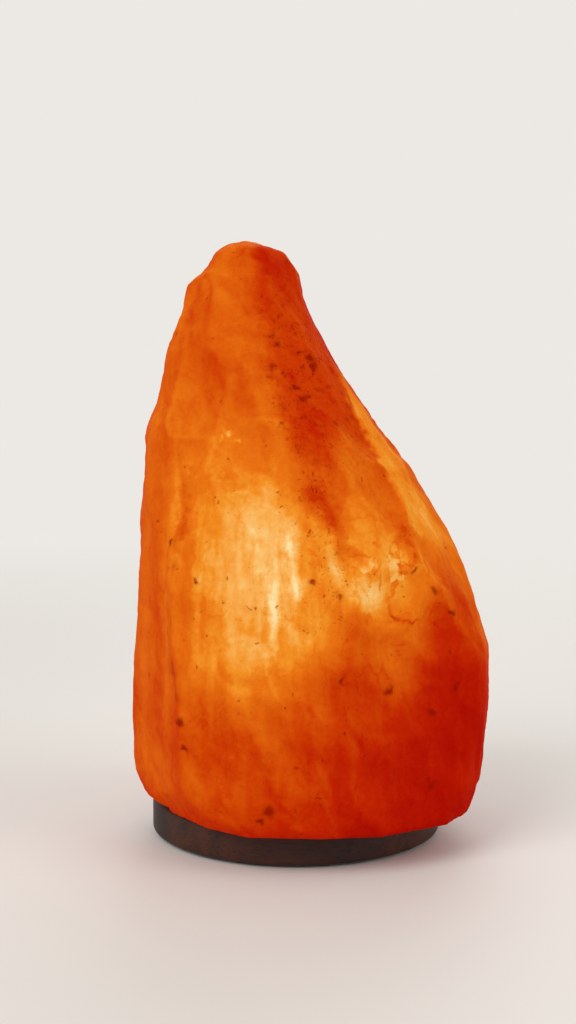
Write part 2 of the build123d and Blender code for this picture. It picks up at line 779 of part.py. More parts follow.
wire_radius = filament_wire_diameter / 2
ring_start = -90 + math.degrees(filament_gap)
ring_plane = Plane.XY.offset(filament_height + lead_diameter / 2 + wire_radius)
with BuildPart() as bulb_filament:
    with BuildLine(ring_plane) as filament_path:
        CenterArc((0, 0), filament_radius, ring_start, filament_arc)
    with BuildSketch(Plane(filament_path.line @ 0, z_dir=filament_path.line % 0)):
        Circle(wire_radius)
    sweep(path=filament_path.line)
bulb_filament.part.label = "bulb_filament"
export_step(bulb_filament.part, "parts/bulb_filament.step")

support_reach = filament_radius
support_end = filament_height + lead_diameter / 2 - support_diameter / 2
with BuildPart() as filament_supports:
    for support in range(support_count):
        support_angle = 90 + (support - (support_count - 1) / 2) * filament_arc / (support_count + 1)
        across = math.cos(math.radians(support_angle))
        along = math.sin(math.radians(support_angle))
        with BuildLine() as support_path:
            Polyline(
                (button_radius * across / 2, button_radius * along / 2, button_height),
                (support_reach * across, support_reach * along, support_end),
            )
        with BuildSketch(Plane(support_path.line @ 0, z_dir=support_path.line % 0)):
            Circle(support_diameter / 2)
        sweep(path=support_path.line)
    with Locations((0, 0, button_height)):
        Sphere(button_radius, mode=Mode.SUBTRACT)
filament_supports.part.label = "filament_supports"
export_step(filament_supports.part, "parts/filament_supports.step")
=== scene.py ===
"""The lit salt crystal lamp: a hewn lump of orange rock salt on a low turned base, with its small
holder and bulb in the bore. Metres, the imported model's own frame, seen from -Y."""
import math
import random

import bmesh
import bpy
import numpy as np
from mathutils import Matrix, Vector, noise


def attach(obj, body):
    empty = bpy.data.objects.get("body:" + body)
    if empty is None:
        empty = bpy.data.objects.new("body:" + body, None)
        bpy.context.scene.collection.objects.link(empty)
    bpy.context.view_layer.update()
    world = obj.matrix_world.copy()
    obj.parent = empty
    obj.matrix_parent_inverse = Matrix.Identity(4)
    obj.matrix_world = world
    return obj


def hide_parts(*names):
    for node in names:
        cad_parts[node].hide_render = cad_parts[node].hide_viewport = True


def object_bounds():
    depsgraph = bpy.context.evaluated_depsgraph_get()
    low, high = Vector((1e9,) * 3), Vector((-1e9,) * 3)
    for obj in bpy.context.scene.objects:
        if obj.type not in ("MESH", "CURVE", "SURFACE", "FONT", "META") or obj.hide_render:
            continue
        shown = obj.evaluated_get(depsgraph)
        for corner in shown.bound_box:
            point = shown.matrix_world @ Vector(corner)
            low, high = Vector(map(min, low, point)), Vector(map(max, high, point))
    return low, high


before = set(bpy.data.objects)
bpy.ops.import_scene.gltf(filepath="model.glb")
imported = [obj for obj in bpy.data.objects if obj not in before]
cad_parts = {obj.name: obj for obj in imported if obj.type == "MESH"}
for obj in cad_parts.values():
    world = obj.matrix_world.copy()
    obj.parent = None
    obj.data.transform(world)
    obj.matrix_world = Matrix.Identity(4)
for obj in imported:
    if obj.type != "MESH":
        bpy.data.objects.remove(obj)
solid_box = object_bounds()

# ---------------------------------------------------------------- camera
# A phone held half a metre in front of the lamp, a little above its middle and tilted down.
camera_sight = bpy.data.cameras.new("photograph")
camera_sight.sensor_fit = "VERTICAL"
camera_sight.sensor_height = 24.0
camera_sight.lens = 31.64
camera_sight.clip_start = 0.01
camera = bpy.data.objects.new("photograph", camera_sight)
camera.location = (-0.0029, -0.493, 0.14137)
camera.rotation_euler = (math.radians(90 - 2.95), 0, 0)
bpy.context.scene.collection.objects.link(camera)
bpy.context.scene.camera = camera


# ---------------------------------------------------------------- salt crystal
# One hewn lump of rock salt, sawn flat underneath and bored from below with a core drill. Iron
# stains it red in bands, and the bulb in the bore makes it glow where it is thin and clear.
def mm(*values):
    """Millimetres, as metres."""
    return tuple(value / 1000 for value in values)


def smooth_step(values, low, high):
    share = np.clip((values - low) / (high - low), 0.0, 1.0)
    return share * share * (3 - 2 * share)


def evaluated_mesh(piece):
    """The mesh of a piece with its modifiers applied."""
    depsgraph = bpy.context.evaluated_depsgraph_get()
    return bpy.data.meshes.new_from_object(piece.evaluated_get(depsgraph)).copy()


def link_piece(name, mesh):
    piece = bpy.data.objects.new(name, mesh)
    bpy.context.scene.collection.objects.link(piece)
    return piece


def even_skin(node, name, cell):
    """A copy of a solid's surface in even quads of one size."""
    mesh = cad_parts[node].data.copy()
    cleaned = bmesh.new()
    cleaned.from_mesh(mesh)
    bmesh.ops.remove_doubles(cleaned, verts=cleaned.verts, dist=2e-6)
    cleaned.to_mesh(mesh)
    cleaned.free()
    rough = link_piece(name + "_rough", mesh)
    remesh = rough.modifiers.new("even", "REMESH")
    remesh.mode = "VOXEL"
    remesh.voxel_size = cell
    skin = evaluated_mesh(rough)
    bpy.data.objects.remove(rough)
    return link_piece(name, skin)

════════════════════

• **What is expected**:
Your task is to give again the lines from the one containing "with BuildLine() as" to the one containing "cad_parts[node].hide_render = cad_parts[node].hide_viewport", both lines included, exactly and without anything added.

• **Solution to this task**:
        with BuildLine() as support_path:
            Polyline(
                (button_radius * across / 2, button_radius * along / 2, button_height),
                (support_reach * across, support_reach * along, support_end),
            )
        with BuildSketch(Plane(support_path.line @ 0, z_dir=support_path.line % 0)):
            Circle(support_diameter / 2)
        sweep(path=support_path.line)
    with Locations((0, 0, button_height)):
        Sphere(button_radius, mode=Mode.SUBTRACT)
filament_supports.part.label = "filament_supports"
export_step(filament_supports.part, "parts/filament_supports.step")
=== scene.py ===
"""The lit salt crystal lamp: a hewn lump of orange rock salt on a low turned base, with its small
holder and bulb in the bore. Metres, the imported model's own frame, seen from -Y."""
import math
import random

import bmesh
import bpy
import numpy as np
from mathutils import Matrix, Vector, noise


def attach(obj, body):
    empty = bpy.data.objects.get("body:" + body)
    if empty is None:
        empty = bpy.data.objects.new("body:" + body, None)
        bpy.context.scene.collection.objects.link(empty)
    bpy.context.view_layer.update()
    world = obj.matrix_world.copy()
    obj.parent = empty
    obj.matrix_parent_inverse = Matrix.Identity(4)
    obj.matrix_world = world
    return obj


def hide_parts(*names):
    for node in names:
        cad_parts[node].hide_render = cad_parts[node].hide_viewport = True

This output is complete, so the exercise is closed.